* _Data supplied_:

=======

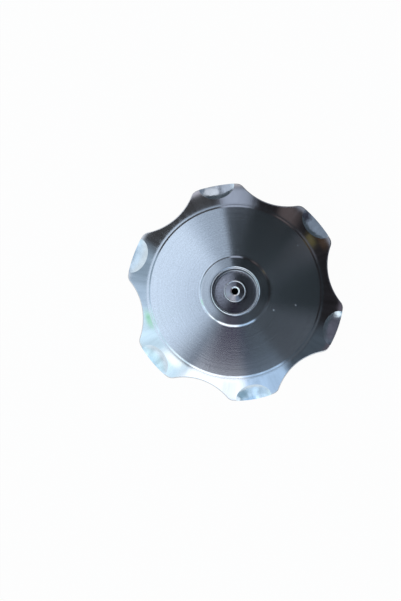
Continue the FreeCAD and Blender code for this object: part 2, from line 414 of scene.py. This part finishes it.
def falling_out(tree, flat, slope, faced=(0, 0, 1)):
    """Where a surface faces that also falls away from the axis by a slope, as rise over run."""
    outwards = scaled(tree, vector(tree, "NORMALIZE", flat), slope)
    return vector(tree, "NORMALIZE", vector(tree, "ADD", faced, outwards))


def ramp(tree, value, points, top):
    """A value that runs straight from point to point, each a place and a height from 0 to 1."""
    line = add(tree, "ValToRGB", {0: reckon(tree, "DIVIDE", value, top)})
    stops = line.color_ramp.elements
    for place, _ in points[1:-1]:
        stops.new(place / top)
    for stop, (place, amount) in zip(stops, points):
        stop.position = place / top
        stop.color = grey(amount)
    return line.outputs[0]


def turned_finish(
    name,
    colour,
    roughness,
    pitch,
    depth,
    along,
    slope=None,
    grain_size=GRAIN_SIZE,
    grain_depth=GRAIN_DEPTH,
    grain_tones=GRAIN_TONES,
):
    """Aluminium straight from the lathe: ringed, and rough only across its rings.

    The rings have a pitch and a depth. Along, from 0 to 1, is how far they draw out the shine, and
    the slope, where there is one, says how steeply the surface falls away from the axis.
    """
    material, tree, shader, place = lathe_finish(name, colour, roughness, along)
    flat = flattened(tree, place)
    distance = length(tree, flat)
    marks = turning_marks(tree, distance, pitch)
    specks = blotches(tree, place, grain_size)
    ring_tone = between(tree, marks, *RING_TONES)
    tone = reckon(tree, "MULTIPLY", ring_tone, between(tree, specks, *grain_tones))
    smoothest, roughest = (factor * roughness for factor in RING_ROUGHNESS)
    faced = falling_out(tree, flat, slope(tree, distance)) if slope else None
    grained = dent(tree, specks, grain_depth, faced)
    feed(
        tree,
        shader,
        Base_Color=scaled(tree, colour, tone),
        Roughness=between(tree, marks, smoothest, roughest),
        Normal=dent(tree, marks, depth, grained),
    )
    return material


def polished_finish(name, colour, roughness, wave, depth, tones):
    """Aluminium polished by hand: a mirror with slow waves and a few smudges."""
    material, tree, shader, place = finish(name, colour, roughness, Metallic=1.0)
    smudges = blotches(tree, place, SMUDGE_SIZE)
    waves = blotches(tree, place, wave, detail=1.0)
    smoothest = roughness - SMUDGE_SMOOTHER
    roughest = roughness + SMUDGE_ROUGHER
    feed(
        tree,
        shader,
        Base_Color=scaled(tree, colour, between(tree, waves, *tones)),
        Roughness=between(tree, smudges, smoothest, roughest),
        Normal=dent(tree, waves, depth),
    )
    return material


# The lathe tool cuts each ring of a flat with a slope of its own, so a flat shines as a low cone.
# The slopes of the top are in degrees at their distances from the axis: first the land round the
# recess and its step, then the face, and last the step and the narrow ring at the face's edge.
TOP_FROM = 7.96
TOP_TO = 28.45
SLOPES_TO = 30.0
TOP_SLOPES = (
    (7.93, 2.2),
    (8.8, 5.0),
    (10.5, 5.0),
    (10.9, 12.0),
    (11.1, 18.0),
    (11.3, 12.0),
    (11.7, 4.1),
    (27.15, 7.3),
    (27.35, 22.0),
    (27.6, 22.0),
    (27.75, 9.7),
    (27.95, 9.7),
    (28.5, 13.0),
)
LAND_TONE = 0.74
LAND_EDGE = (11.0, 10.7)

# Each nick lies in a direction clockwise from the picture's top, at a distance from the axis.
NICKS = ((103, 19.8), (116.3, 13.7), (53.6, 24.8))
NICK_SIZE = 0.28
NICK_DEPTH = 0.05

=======

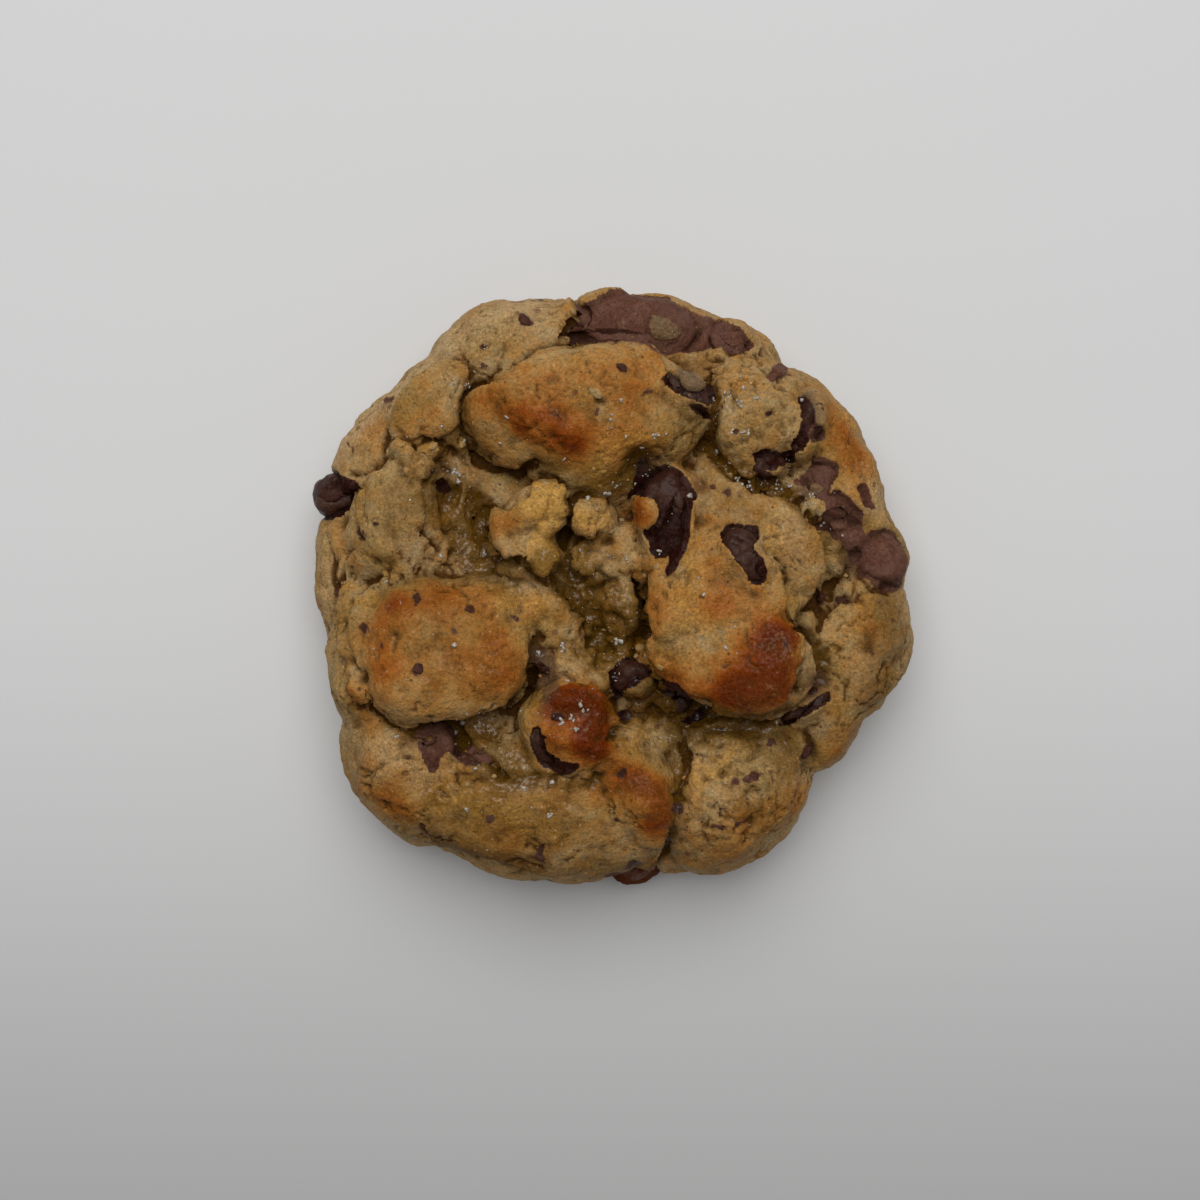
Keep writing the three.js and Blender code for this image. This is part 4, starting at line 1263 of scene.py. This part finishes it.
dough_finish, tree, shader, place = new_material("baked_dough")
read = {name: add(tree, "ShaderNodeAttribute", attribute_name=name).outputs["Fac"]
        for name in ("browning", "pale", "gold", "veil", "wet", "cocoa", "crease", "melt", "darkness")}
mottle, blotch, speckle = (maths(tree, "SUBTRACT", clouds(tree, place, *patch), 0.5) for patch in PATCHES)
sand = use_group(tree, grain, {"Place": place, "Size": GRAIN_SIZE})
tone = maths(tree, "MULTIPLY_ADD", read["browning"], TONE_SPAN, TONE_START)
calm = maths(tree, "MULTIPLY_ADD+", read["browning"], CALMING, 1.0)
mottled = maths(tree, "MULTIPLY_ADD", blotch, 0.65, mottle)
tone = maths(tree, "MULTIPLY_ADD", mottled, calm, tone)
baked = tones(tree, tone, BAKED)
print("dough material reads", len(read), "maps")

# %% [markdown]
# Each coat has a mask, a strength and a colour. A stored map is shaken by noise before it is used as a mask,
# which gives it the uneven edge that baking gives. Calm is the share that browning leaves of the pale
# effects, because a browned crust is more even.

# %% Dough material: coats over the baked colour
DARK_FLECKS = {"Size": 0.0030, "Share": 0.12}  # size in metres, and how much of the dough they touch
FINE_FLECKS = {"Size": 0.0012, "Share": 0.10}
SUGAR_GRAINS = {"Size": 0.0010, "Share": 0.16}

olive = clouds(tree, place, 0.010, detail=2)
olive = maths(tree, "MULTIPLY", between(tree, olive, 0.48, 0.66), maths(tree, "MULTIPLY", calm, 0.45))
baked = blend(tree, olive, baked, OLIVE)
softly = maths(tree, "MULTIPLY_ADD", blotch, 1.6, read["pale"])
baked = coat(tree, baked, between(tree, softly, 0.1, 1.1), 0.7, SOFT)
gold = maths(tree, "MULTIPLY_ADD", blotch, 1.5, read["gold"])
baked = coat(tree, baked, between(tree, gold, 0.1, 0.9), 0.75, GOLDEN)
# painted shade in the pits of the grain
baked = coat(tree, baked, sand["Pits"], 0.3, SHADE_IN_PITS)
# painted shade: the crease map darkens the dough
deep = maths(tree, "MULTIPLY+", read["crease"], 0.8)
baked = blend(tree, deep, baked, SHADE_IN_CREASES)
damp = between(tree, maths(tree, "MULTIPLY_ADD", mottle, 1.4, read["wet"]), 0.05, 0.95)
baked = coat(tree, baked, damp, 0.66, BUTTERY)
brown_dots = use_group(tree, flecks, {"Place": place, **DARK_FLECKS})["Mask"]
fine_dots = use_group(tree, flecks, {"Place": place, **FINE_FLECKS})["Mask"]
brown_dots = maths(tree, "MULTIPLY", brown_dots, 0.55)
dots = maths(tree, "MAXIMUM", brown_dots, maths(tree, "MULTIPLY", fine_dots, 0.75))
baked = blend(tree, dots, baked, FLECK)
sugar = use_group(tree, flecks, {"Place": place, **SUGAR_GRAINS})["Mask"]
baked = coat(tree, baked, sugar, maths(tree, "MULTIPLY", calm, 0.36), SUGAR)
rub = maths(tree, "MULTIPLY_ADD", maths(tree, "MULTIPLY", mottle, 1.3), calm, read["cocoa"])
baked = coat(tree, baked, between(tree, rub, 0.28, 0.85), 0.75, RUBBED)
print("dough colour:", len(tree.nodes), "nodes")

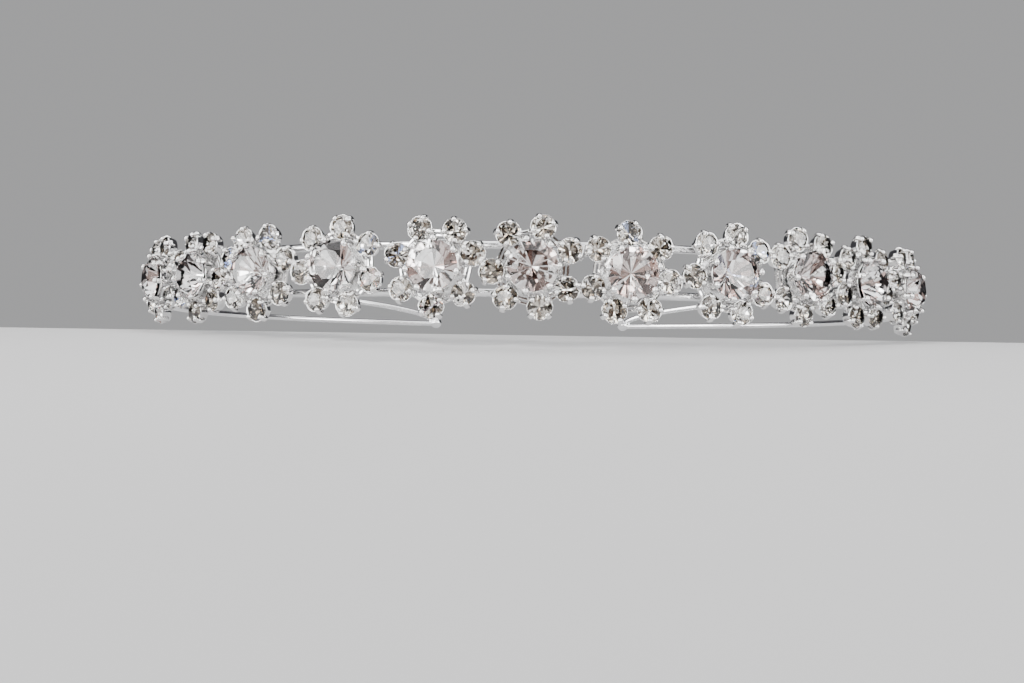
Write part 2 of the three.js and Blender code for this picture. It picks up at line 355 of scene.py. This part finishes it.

=======

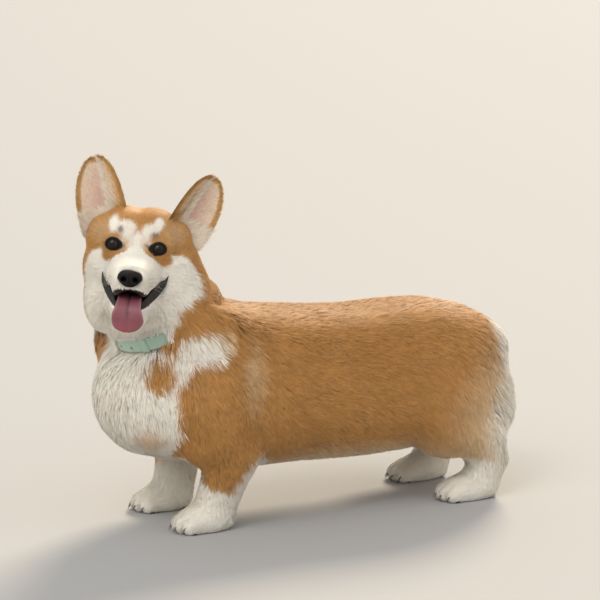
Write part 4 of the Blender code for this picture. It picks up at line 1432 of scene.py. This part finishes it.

=======

* _Your instructions_: In the listing above, find the line containing "Continue the FreeCAD" and the line containing "return line.outputs[0]", then repeat those two lines and everything between them exactly.

* _Full solution_:
Continue the FreeCAD and Blender code for this object: part 2, from line 414 of scene.py. This part finishes it.
def falling_out(tree, flat, slope, faced=(0, 0, 1)):
    """Where a surface faces that also falls away from the axis by a slope, as rise over run."""
    outwards = scaled(tree, vector(tree, "NORMALIZE", flat), slope)
    return vector(tree, "NORMALIZE", vector(tree, "ADD", faced, outwards))


def ramp(tree, value, points, top):
    """A value that runs straight from point to point, each a place and a height from 0 to 1."""
    line = add(tree, "ValToRGB", {0: reckon(tree, "DIVIDE", value, top)})
    stops = line.color_ramp.elements
    for place, _ in points[1:-1]:
        stops.new(place / top)
    for stop, (place, amount) in zip(stops, points):
        stop.position = place / top
        stop.color = grey(amount)
    return line.outputs[0]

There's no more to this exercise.